--- Begin Given material ---

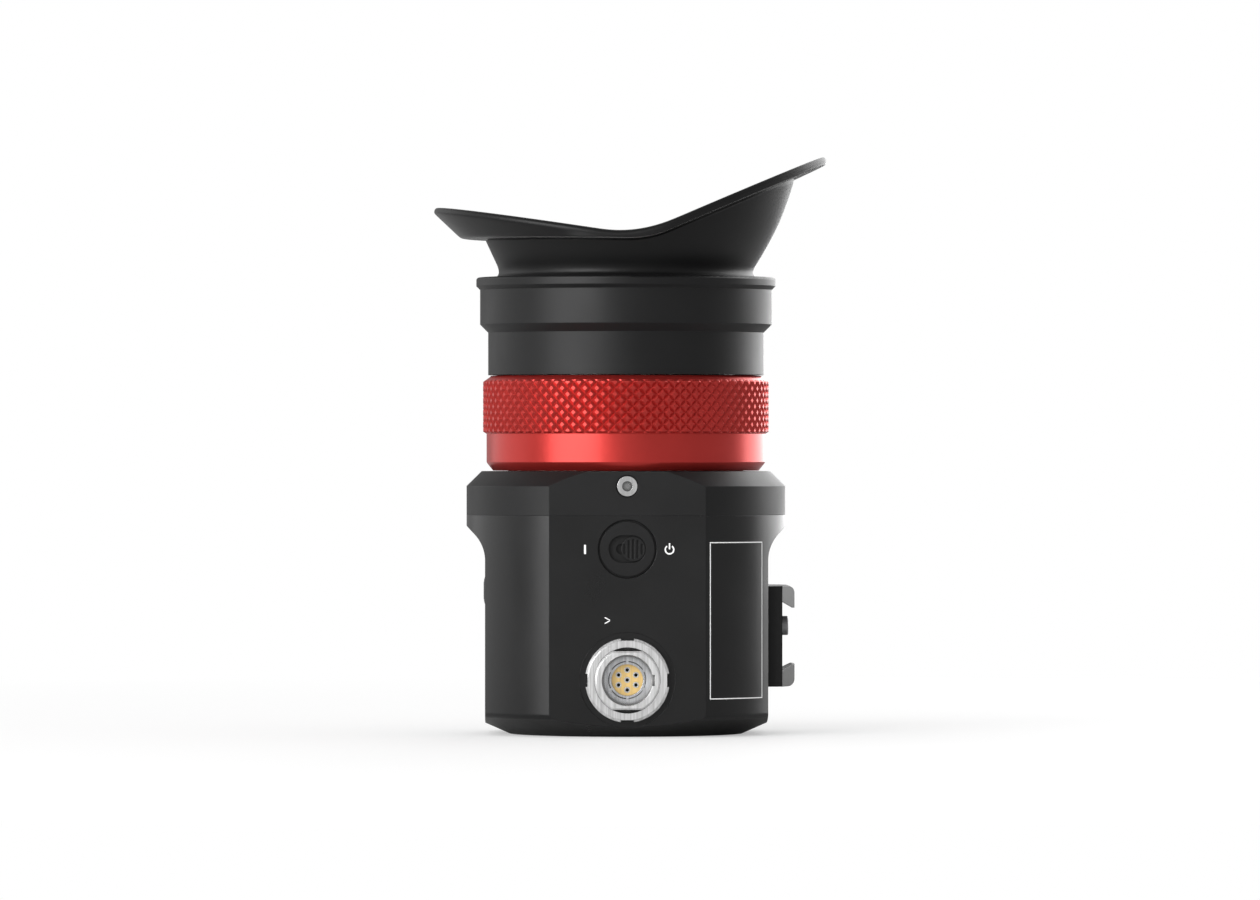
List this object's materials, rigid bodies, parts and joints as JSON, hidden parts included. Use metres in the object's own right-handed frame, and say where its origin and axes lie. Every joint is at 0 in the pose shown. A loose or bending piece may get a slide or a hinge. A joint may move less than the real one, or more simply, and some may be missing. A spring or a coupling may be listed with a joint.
{
  "type": "electronic viewfinder",
  "caption": "Camera electronic viewfinder with a display housing, turning focus ring, sliding eyepiece, swivelling rubber eyecup, power switch, video socket and accessory rail.",
  "frame": {"origin": "centre of the flat display end that the viewfinder stands on", "axes": "+Z along the optical axis from the display end towards the eye, -Y out of the control face with the socket and the switch, +X towards the accessory rail"},
  "size_m": [0.0728, 0.063, 0.1069],
  "materials": {
    "black_anodised": "bead-blasted black anodised",
    "red_anodised": "satin red anodised",
    "bare_aluminium": "satin",
    "steel": "satin",
    "black_steel": "blackened",
    "nickel": "brushed nickel",
    "insulator": "semi-gloss",
    "black_plastic": "matte",
    "pale_plastic": "matte",
    "board_green": "solder mask",
    "chip_black": "matte",
    "flex_amber": "film",
    "seal_rubber": "matte",
    "eyecup_rubber": "soft matte",
    "optical_glass": "coated"
  },
  "bodies": {
    "housing": {"main_housing": "black_anodised", "top_cap": "black_anodised", "base_cover": "black_anodised", "rail_shoe": "black_anodised", "light_baffle": "black_anodised", "display_carrier": "black_anodised", "button_bezel": "black_anodised", "guide_sleeve": "bare_aluminium", "standoffs": "bare_aluminium", "connector_crown": "bare_aluminium", "tie_screws": "steel", "foot_screws": "steel", "lock_screws": "steel", "clamp_screws": "steel", "switch_screws": "steel", "button_screws": "steel", "retaining_clip": "steel", "pin_spring": "steel", "shoe_screws": "black_steel", "connector_shell": "nickel", "connector_nut": "nickel", "connector_contacts": "nickel", "connector_insert": "insulator", "switch_bezel": "black_plastic", "display_clamp": "black_plastic", "switch_body": "black_plastic", "display_panel": "black_plastic", "thrust_washers": "pale_plastic", "button_switch": "pale_plastic", "main_board": "board_green", "button_board": "board_green", "board_components": "chip_black", "display_flex": "flex_amber", "switch_flex": "flex_amber", "connector_flex": "flex_amber", "button_flex": "flex_amber", "cap_seal": "seal_rubber", "connector_seal": "seal_rubber", "display_glass": "optical_glass"},
    "focus_ring": {"focus_ring": "red_anodised", "cam_ring": "bare_aluminium", "cam_screws": "steel"},
    "barrel": {"eyepiece_barrel": "black_anodised", "lens_tube": "black_anodised", "barrel_screws": "steel", "cam_followers": "steel", "field_lens": "optical_glass", "lens_spacers": "black_anodised", "doublet_crown": "optical_glass", "doublet_flint": "optical_glass", "eye_lens": "optical_glass", "lens_retainer": "black_anodised", "ocular_cover": "black_anodised", "eyecup_retainer": "black_anodised"},
    "eyecup": {"eyecup": "eyecup_rubber", "eyecup_ring": "black_plastic"},
    "switch_knob": {"switch_knob": "black_plastic", "switch_carrier": "black_plastic"},
    "side_button": {"side_button": "black_plastic"},
    "lock_pin": {"lock_pin": "steel"}
  },
  "joints": [
    {"name": "focus_ring_turn", "type": "hinge", "parent": "housing", "child": "focus_ring", "pos_m": [0, 0, 0.0573], "axis": [0, 0, 1], "range_deg": [0, 110]},
    {"name": "barrel_slide", "type": "slide", "parent": "housing", "child": "barrel", "axis": [0, 0, 1], "range_m": [0, 0.005]},
    {"name": "eyecup_turn", "type": "hinge", "parent": "barrel", "child": "eyecup", "pos_m": [0, 0, 0.0825], "axis": [0, 0, 1], "continuous": true},
    {"name": "power_switch_slide", "type": "slide", "parent": "housing", "child": "switch_knob", "axis": [-1, 0, 0], "range_m": [0, 0.0022]},
    {"name": "side_button_press", "type": "slide", "parent": "housing", "child": "side_button", "axis": [1, 0, 0], "range_m": [0, 0.00025], "stiffness_N_per_m": 400},
    {"name": "lock_pin_press", "type": "slide", "parent": "housing", "child": "lock_pin", "axis": [-1, 0, 0], "range_m": [0, 0.00137], "stiffness_N_per_m": 500}
  ],
  "couplings": [
    {"joint": "focus_ring_turn", "follows": "barrel_slide", "rad_per_m": 383.97}
  ]
}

--- End Given material ---

◆ **Exercise prompt**
Give back the whole listing, word for word.

◆ **Task solution**
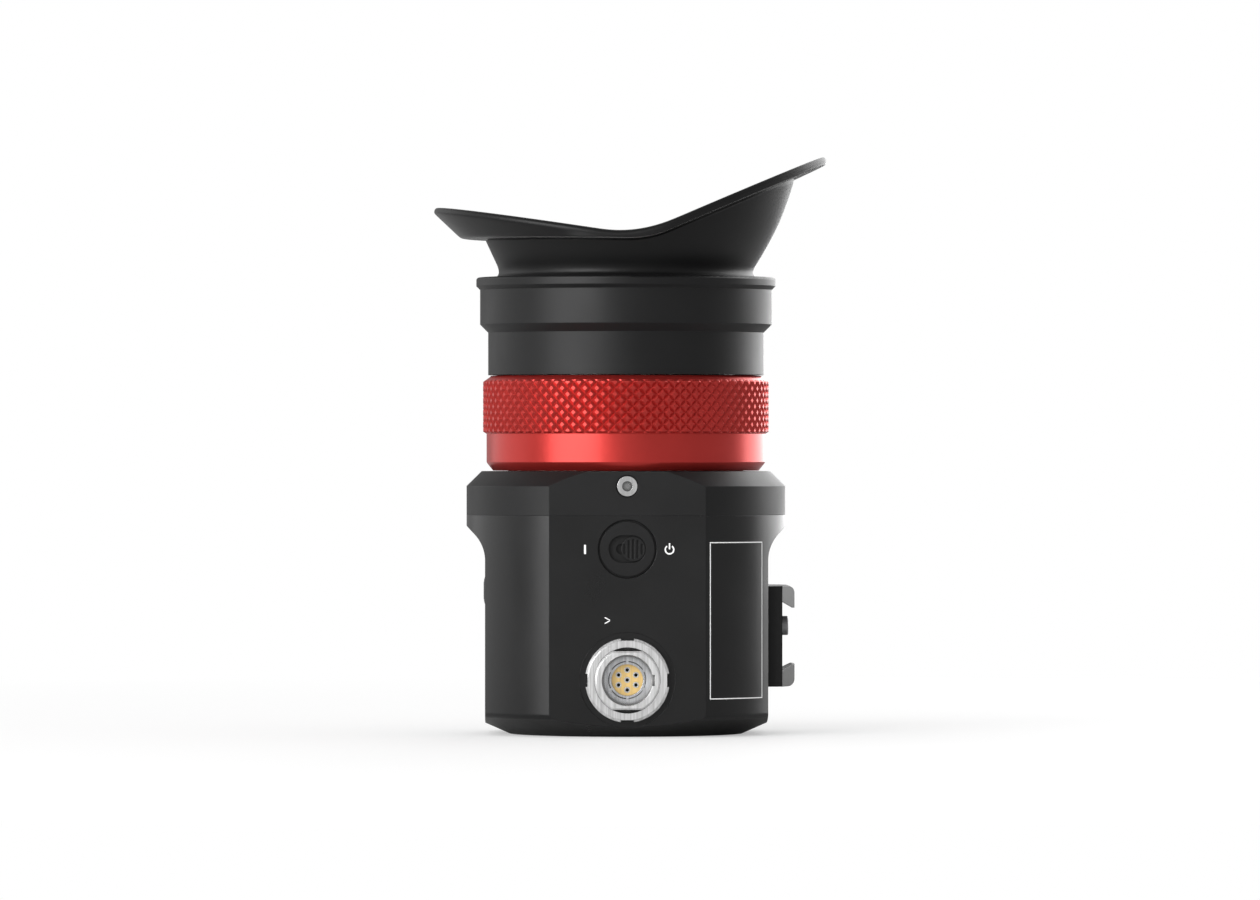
List this object's materials, rigid bodies, parts and joints as JSON, hidden parts included. Use metres in the object's own right-handed frame, and say where its origin and axes lie. Every joint is at 0 in the pose shown. A loose or bending piece may get a slide or a hinge. A joint may move less than the real one, or more simply, and some may be missing. A spring or a coupling may be listed with a joint.
{
  "type": "electronic viewfinder",
  "caption": "Camera electronic viewfinder with a display housing, turning focus ring, sliding eyepiece, swivelling rubber eyecup, power switch, video socket and accessory rail.",
  "frame": {"origin": "centre of the flat display end that the viewfinder stands on", "axes": "+Z along the optical axis from the display end towards the eye, -Y out of the control face with the socket and the switch, +X towards the accessory rail"},
  "size_m": [0.0728, 0.063, 0.1069],
  "materials": {
    "black_anodised": "bead-blasted black anodised",
    "red_anodised": "satin red anodised",
    "bare_aluminium": "satin",
    "steel": "satin",
    "black_steel": "blackened",
    "nickel": "brushed nickel",
    "insulator": "semi-gloss",
    "black_plastic": "matte",
    "pale_plastic": "matte",
    "board_green": "solder mask",
    "chip_black": "matte",
    "flex_amber": "film",
    "seal_rubber": "matte",
    "eyecup_rubber": "soft matte",
    "optical_glass": "coated"
  },
  "bodies": {
    "housing": {"main_housing": "black_anodised", "top_cap": "black_anodised", "base_cover": "black_anodised", "rail_shoe": "black_anodised", "light_baffle": "black_anodised", "display_carrier": "black_anodised", "button_bezel": "black_anodised", "guide_sleeve": "bare_aluminium", "standoffs": "bare_aluminium", "connector_crown": "bare_aluminium", "tie_screws": "steel", "foot_screws": "steel", "lock_screws": "steel", "clamp_screws": "steel", "switch_screws": "steel", "button_screws": "steel", "retaining_clip": "steel", "pin_spring": "steel", "shoe_screws": "black_steel", "connector_shell": "nickel", "connector_nut": "nickel", "connector_contacts": "nickel", "connector_insert": "insulator", "switch_bezel": "black_plastic", "display_clamp": "black_plastic", "switch_body": "black_plastic", "display_panel": "black_plastic", "thrust_washers": "pale_plastic", "button_switch": "pale_plastic", "main_board": "board_green", "button_board": "board_green", "board_components": "chip_black", "display_flex": "flex_amber", "switch_flex": "flex_amber", "connector_flex": "flex_amber", "button_flex": "flex_amber", "cap_seal": "seal_rubber", "connector_seal": "seal_rubber", "display_glass": "optical_glass"},
    "focus_ring": {"focus_ring": "red_anodised", "cam_ring": "bare_aluminium", "cam_screws": "steel"},
    "barrel": {"eyepiece_barrel": "black_anodised", "lens_tube": "black_anodised", "barrel_screws": "steel", "cam_followers": "steel", "field_lens": "optical_glass", "lens_spacers": "black_anodised", "doublet_crown": "optical_glass", "doublet_flint": "optical_glass", "eye_lens": "optical_glass", "lens_retainer": "black_anodised", "ocular_cover": "black_anodised", "eyecup_retainer": "black_anodised"},
    "eyecup": {"eyecup": "eyecup_rubber", "eyecup_ring": "black_plastic"},
    "switch_knob": {"switch_knob": "black_plastic", "switch_carrier": "black_plastic"},
    "side_button": {"side_button": "black_plastic"},
    "lock_pin": {"lock_pin": "steel"}
  },
  "joints": [
    {"name": "focus_ring_turn", "type": "hinge", "parent": "housing", "child": "focus_ring", "pos_m": [0, 0, 0.0573], "axis": [0, 0, 1], "range_deg": [0, 110]},
    {"name": "barrel_slide", "type": "slide", "parent": "housing", "child": "barrel", "axis": [0, 0, 1], "range_m": [0, 0.005]},
    {"name": "eyecup_turn", "type": "hinge", "parent": "barrel", "child": "eyecup", "pos_m": [0, 0, 0.0825], "axis": [0, 0, 1], "continuous": true},
    {"name": "power_switch_slide", "type": "slide", "parent": "housing", "child": "switch_knob", "axis": [-1, 0, 0], "range_m": [0, 0.0022]},
    {"name": "side_button_press", "type": "slide", "parent": "housing", "child": "side_button", "axis": [1, 0, 0], "range_m": [0, 0.00025], "stiffness_N_per_m": 400},
    {"name": "lock_pin_press", "type": "slide", "parent": "housing", "child": "lock_pin", "axis": [-1, 0, 0], "range_m": [0, 0.00137], "stiffness_N_per_m": 500}
  ],
  "couplings": [
    {"joint": "focus_ring_turn", "follows": "barrel_slide", "rad_per_m": 383.97}
  ]
}